À tous ces défis qui attendent le futur chef s'ajoutera en fond de scène une question fondamentale, lancinante: quelle est la raison d'être de cette formation politique en 2023? Pourquoi voter libéral aujourd'hui?
Le PLQ a toujours misé sur le fait qu'il n'avait qu'à brandir l'épouvantail d'un référendum sur la souveraineté pour prendre ou conserver le pouvoir. Mais aujourd'hui, alors que le scénario d'un référendum à court ou moyen terme semble infinitésimal, quel doit être l'argumentaire libéral pour séduire l'électorat à temps pour 2026?
Traditionnellement, le PLQ, parti de l'économie et des libertés individuelles, avait toujours réussi à être représentatif de l'électorat, trouvant le fragile point d'équilibre entre les aspirations des fédéralistes inconditionnels et les francophones modérément nationalistes, sans s'aliéner pour autant les anglophones et les allophones.
Jusqu'à récemment, c'était le parti de l'ambivalence et des contradictions assumées par une grande majorité de Québécois, partisans d'«un Québec indépendant dans un Canada uni», pour reprendre le célèbre mot d'Yvon Deschamps.

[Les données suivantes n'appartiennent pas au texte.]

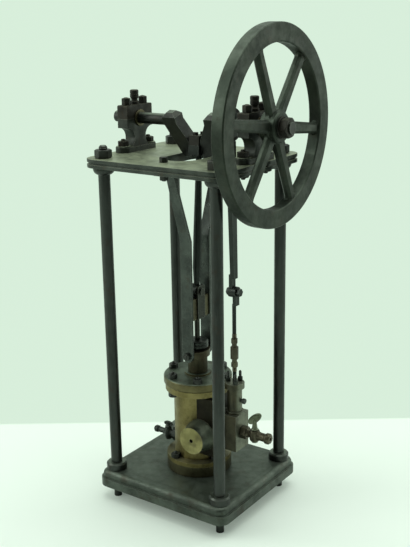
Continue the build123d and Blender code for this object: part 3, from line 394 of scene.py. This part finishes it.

Mais aujourd'hui, au Québec, alors que l'offre politique se diversifie et se radicalise, comment un «vieux parti» comme le PLQ peut-il se moderniser, sans renier son passé et ses valeurs, et comment rester lui-même en se démarquant des autres partis?
Voilà autant de questions difficiles qui occuperont sans nul doute les pensées des libéraux dans l'année qui vient, qu'ils soient membres de la direction, militants, bénévoles, élus ou aspirants chefs.
De tout temps, des partis politiques naissent, tandis que d'autres vivotent et finissent par s'éteindre. Depuis des années, on nous annonce l'agonie du Parti québécois, qui réussit toujours malgré les déconvenues à garder la tête hors de l'eau. Depuis le 3 octobre, il y a des libéraux qui, en coulisses, disent craindre l'agonie du Parti libéral du Québec.
Le prochain chef du PLQ devra donc faire la démonstration que ces gens-là se trompent, qu'ils ont tout faux, que la crise d'adolescence est terminée. À la suite des Jean Lesage, Robert Bourassa et Jean Charest, il ou elle aura fort à faire pour convaincre les Québécois que le PLQ est plus que jamais le parti de l'avenir et non celui du passé.